Entrare nel merito del discorso di eliminare o compensare le disuguaglianze (cospicue), soprattutto intergenerazionali, e con quali strumenti intervenire dovrebbe essere una priorità e merita risposte, anzi capacità di risposta, oggi più di ieri, concreta da parte di tutti, soprattutto perché l’obbligo di stare a casa, l’instabilità economica e le pressioni familiari hanno una portata che si ripercuote maggiormente sui giovani. Basti pensare a come uscire il meno possibile di casa generi il cosiddetto isolamento sociale, e se questa diventa un’abitudine, può provocare effetti inaspettati e indesiderati, pregiudicando la nostra capacità di cooperazione e la nostra tendenza a socializzare, sarà, così, per molti, imprescindibile chiedere aiuto ad un supporto medico o psicologico sul nostro benessere psico – fisico. L’autoreclusione e il ritiro sociale, hanno effetti negativi anche sulle nostre capacità sociali, mettendo a rischio i rapporti con gli altri e ci impedendoci di godere dei piaceri della vita. Per quanto riguarda le pressioni familiari, ciascuno di noi è stato, ed è ancora chiamato, a cambiare abitudini ed è chiamato a costruire nuove abilità e nuovi automatismi per adattarsi alla mutata situazione sociali, tutti sappiamo che stiamo vivendo un cambiamento che ha frantumato certezze con cui siamo cresciuti e con cui ci siamo confrontati fino ad oggi. Dunque, mentre il divario intergenerazionale si allarga, le fasce più giovani cominciamo a vivere in un clima di incertezza e insicurezza, mai sperimento prima e che sembra si stia aggravando in maniera costante.

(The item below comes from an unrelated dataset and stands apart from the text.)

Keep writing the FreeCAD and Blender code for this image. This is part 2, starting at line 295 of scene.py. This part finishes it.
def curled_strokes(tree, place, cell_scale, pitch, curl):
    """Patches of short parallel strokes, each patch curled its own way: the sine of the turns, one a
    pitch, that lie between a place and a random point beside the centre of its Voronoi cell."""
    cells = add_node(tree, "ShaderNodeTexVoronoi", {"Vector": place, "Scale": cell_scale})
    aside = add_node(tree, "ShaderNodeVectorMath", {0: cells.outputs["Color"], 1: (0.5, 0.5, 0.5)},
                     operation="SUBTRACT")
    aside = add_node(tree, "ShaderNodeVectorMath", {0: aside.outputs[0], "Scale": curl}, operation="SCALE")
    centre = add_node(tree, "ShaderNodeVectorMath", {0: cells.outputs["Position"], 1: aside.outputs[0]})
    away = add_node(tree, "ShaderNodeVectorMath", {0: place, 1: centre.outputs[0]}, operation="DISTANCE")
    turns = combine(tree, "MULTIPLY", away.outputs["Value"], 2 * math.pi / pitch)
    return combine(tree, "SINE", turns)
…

Se da un lato è risaputo come ogni teoria sia fortemente condizionata dalle ipotesi sottostanti in merito a persone, cultura e dalla connessione tra individuo, gruppo e ambiente, dall’altro si può affermare che il modello su cui è basato il progresso non sia stato in grado di contrastare la tendenza, anzi probabilmente l’ha anche condizionata, in cui le posizioni economiche e sociali sono risultate fortemente predefinite, occorrerebbe da parte della classe politica rispondere con chiarezza, su ciò che risulti giustificabile o meno, in termini di impegno e risultati, ma anche di mea culpa per le proprie mancanze nel compiere azioni in grado di livellare e favorire la realizzazione , in termini di probabilità da parte dei giovani di esprimere i propri valori e le proprie aspirazioni.